Wallify, a more functional-ish version

[dlandauer]

(For those who missed tonight's meeting: Dick Wall brought in an
interesting problem that we worked on: Given a list of long
integers: for each element, find the product of all of the other
elements. Sum those products.)

I took the approach of making one big sum, and then dividing. The big
product is zero if any of the elements is zero, so I treat that case
separately. I didn't quite get it right, though -- the two-zeros case
is left as an exercise :-)



object Wallify extends Application {

type llist = List[Long]
def wallify(ll : llist) : Long = {
val big_prod = ll.foldLeft(1L) {_*_}
def mult_nonZ(a:Long, b:Long) : Long = b match {
case 0L => a
case bok => a * bok
}

big_prod match {
case 0L => ll.foldLeft(1L)(mult_nonZ)
case bp => (0L /: ll.map( bp / _ ) ) {_+_}
}
}

for ( val test_list : llist <- List( List(101L,102L,103L,104L,
105L),
List(9L,8L,7L,6L,5L),
List(111111L,111111L,111111L,
111111L,111111L),
List(9L,8L,0L,6L,5L),
List(9L,8L,0L,6L,0L) ) ) {
println("Result is " + wallify(test_list))
}
}

[Jorge Ortiz]

I'll throw in my version for consideration.

The algorithm counts the number of zeros in the list.

If there are no zeros, it finds the product of the entire list and
divides it by each element in the list.

If there is one zero, it finds the product of all the numbers except
zero. It returns a list of all zeros, except for the position that
originally had a zero, where it puts the calculated product.

If there are two or more zeros, it returns a list of all zeros.

The functions: multiply, lst.count, lst.map and lst.filter are all
O(N) time-complexity where N is the length of the list.
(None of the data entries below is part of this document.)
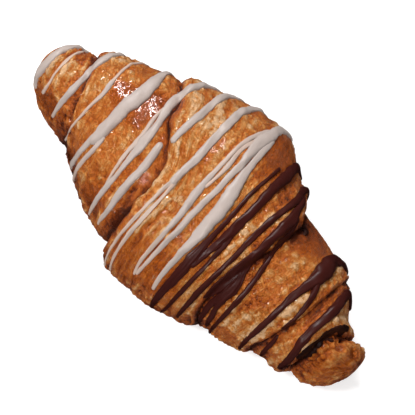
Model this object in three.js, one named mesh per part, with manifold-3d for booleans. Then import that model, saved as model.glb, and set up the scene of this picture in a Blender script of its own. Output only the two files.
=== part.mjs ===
// A butter croissant drizzled with white icing and dark chocolate.
// Millimetres, +Z up. The croissant lies along X with the white end at -X,
// and rests on its flat underside at z = 0.
import * as THREE from "three";
import Module from "manifold-3d";

const wasm = await Module();
wasm.setup();

// Driving dimensions.
const LENGTH = 155;
const WIDTH = 65;
const HEIGHT = 45;
const HALF_LENGTH = LENGTH / 2;
const HALF_WIDTH = WIDTH / 2;

// The bare roll before its turns are added, from the white end to the dark end: place along the
// half length, breadth of the half width, crown of the height, underside of the height, and how
// many millimetres its axis wanders to +Y. An underside below zero is cut off flat by the tray.
const ROLL = [
  [-1.0, 0.26, 0.74, 0.06, -5.2],
  [-0.85, 0.42, 0.8, 0.02, -4.7],
  [-0.72, 0.55, 0.85, -0.02, -2.2],
  [-0.57, 0.67, 0.9, -0.06, -0.4],
  [-0.39, 0.88, 0.95, -0.1, -0.1],
  [-0.18, 1.05, 1, -0.12, 1.6],
  [0.03, 1.12, 1, -0.12, 1.5],
  [0.21, 0.95, 0.97, -0.12, -1.9],
  [0.39, 0.77, 0.9, -0.09, -1],
  [0.54, 0.67, 0.82, -0.05, -0.4],
  [0.7, 0.535, 0.74, 0, 1.3],
  [0.85, 0.335, 0.66, 0.04, -3],
  [1.0, 0.33, 0.58, 0.08, 1.4],
];
const AXIS_HEIGHT = 0.4 * HEIGHT;
const AXIS_DROOP = 3;
const SECTION_POWER = 2.2;
const WHITE_CAP = 7;
const DARK_CAP = 9;
const CAP_POWER = 2.2;

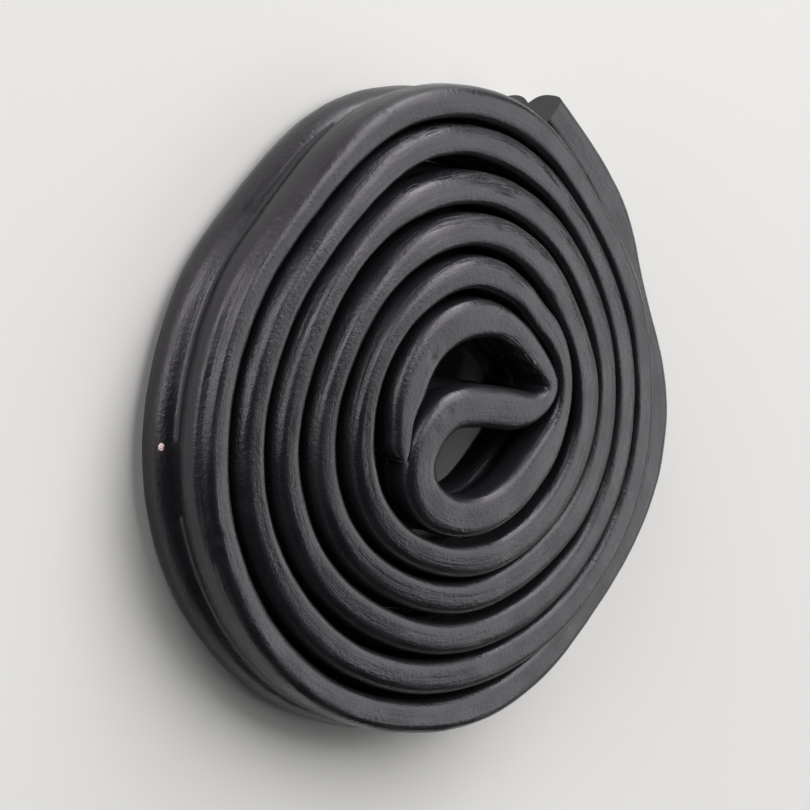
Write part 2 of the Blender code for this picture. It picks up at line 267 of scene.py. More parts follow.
def pick_points(chosen):
    """In edit mode, selects just the points whose place passes the test."""
    bpy.ops.mesh.select_mode(type="VERT")
    bpy.ops.mesh.select_all(action="DESELECT")
    mesh = bpy.context.edit_object.data
    shape = bmesh.from_edit_mesh(mesh)
    for point in shape.verts:
        point.select = bool(chosen(point.co))
    shape.select_flush(True)
    bmesh.update_edit_mesh(mesh)


def standing_lobe(name, height, side):
    """An open round, standing across X, whose gap faces down (1) or up (-1)."""
    clear_selection()
    bpy.ops.mesh.primitive_circle_add(
        vertices=LOBE_POINTS, radius=LACE_HALF_WIDTH, location=(0.0, 0.0, height),
        rotation=(math.pi / 2, 0.0, math.pi / 2))
    lobe = bpy.context.object
    lobe.name = name
    bpy.ops.object.transform_apply(location=True, rotation=True, scale=True)
    bpy.ops.object.mode_set(mode="EDIT")
    bpy.ops.mesh.select_all(action="SELECT")
    bpy.ops.transform.resize(
        value=(1.0, 1.0, LOBE_HALF_HEIGHT / LACE_HALF_WIDTH),
        center_override=(0.0, 0.0, height))
    gap_level = LOBE_HALF_HEIGHT * math.sin(math.radians(WEB_ANGLE))
    pick_points(lambda place: side * (place.z - height) < -gap_level)
    bpy.ops.mesh.delete(type="VERT")
    bpy.ops.object.mode_set(mode="OBJECT")
    return lobe


upper_lobe = standing_lobe("licorice_lace", LOBE_CENTRE, 1)
lower_lobe = standing_lobe("lower_lobe", -LOBE_CENTRE, -1)
select_only(upper_lobe, lower_lobe)
bpy.ops.object.join()
lace = bpy.context.object
bpy.ops.object.mode_set(mode="EDIT")
web_rise = LOBE_HALF_HEIGHT * math.sin(math.radians(WEB_ANGLE - WEB_OVERLAP))
web_level = LOBE_CENTRE - web_rise
for across in (-1, 1):
    pick_points(lambda place: abs(place.z) < web_level and across * place.y > 0)
    bpy.ops.mesh.edge_face_add()
bpy.ops.object.mode_set(mode="OBJECT")
print("outline points:", len(lace.data.vertices), "edges:", len(lace.data.edges))

# %% [markdown]
# ## The straight lace
# The real lace leaves its nozzle straight. The outline is extruded one short
# slice, and an Array modifier repeats the slice and welds each copy to the next.
# A long extrude with loop cuts would need hundreds of steps by hand. The slices
# stay short, so that the lace can be bent and dented everywhere.

# %% Slices along the lace
SLICE_COUNT = 1760
lace_length = guide_run[-1]
slice_length = lace_length / SLICE_COUNT

select_only(lace)
bpy.ops.object.mode_set(mode="EDIT")
bpy.ops.mesh.select_all(action="SELECT")
bpy.ops.mesh.extrude_region_move(
    TRANSFORM_OT_translate={"value": (slice_length, 0.0, 0.0)})
bpy.ops.object.mode_set(mode="OBJECT")
repeat = lace.modifiers.new("slices", "ARRAY")
repeat.count = SLICE_COUNT
repeat.use_relative_offset = False
repeat.use_constant_offset = True
repeat.constant_offset_displace = (slice_length, 0.0, 0.0)
repeat.use_merge_vertices = True
repeat.merge_threshold = 0.01 * MM
bpy.ops.object.modifier_apply(modifier="slices")
print("straight lace:", len(lace.data.vertices), "points,", len(lace.data.polygons), "faces")

# %% [markdown]
# ## Its two ends
# A blade cut the lace, and a cut through soft licorice keeps a small rim and sinks
# a little in the middle. Each open end is capped with one face and inset twice,
# the second time inwards. A boolean cut would leave a perfectly flat end.

# %% Closed ends
END_RIM = 0.18 * MM
END_SINK = 0.1 * MM
END_REACH = 0.3


def close_end(at):
    """Caps the open end at this length, with a small rim and a sunken middle."""
    pick_points(lambda place: abs(place.x - at) < END_REACH * slice_length)
    bpy.ops.mesh.edge_face_add()
    bpy.ops.mesh.inset(thickness=END_RIM, depth=0.0)
    bpy.ops.mesh.inset(thickness=END_RIM, depth=-END_SINK)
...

The functions
lst.map and lst.filter are also O(N) space-complexity where N is the
size of the resulting list. Therefore wallify is O(N) time and O(N)
space.

(An optimal solution would be O(N) time and O(1) space if the input
was an Array[Long] and we could destructively modify the input. If the
input was an Array[Int], or we couldn't destructively modify the
input, then the optimal solution is also O(N) space, since we'd need
to copy over the input to a new Array[Long].)

--j

def multiply(lst: List[Long]): Long =
(1L /: lst)(_ * _)

def wallifyLong(lst: List[Long]): List[Long] = {
val numZeros = lst.count(_ == 0)
numZeros match {
case 0 =>
val product = multiply(lst)
lst.map(product / _)
case 1 =>
val withoutZeros = lst.filter(_ != 0)
val product = multiply(withoutZeros)
lst.map(x => if (x == 0) product else 0)
case _ =>
// numZeros >= 2
lst.map(x => 0)
}
}

def wallify(lst: List[Int]): List[Long] =
wallifyLong(lst.map(_.toLong))

[dlandauer]

Cool. I had a similar thought during the drive home, and came up with
this when I got home:

object Wallify extends Application {

type llist = List[Long]

def wallify(ll : llist) : Long = {

// The product of all non-zeros in our list.
val prod_nzs = ll.foldLeft(1L) {
(a,b) => a * (if(b==0L) 1L else b )
}

// Count the zeros in our list.
val nr_zeros = ll.foldLeft(0L) {
(a,b) => a + (if(b==0L) 1 else 0)
}

nr_zeros match {

// No zeros ==> all the divides will succeed.
// To pick this apart:
// map returns a list of the "products of others", i.e.,
our
// entire list product, divided by each element in
turn.
// (0L /: that_list ) {_+_} is a sum of those products.
// Could be written as
// that_list.foldLeft(0L){_+_}
// or even
// that_list.foldLeft(0L){(a,b) => a+b}
case 0 => (0L /: ll.map( prod_nzs / _ ) ) {_+_}

// Exactly one zero implies that the answer is just the
product
// of all of the non-zeros from our original list.
case 1 => prod_nzs

// More than 1 zero ==> the answer is zero.
case _ => 0

}
}

for ( val test_list : llist <- List( List(101L,102L,103L,104L,
105L),
List(9L,8L,7L,6L,5L),
List(111111L,111111L,111111L,
111111L,111111L),
List(9L,8L,0L,6L,5L),
List(9L,8L,0L,6L,0L) ) ) {
println("Result is " + wallify(test_list))
}
}

I guess it'd be a little cleaner if I had found "count".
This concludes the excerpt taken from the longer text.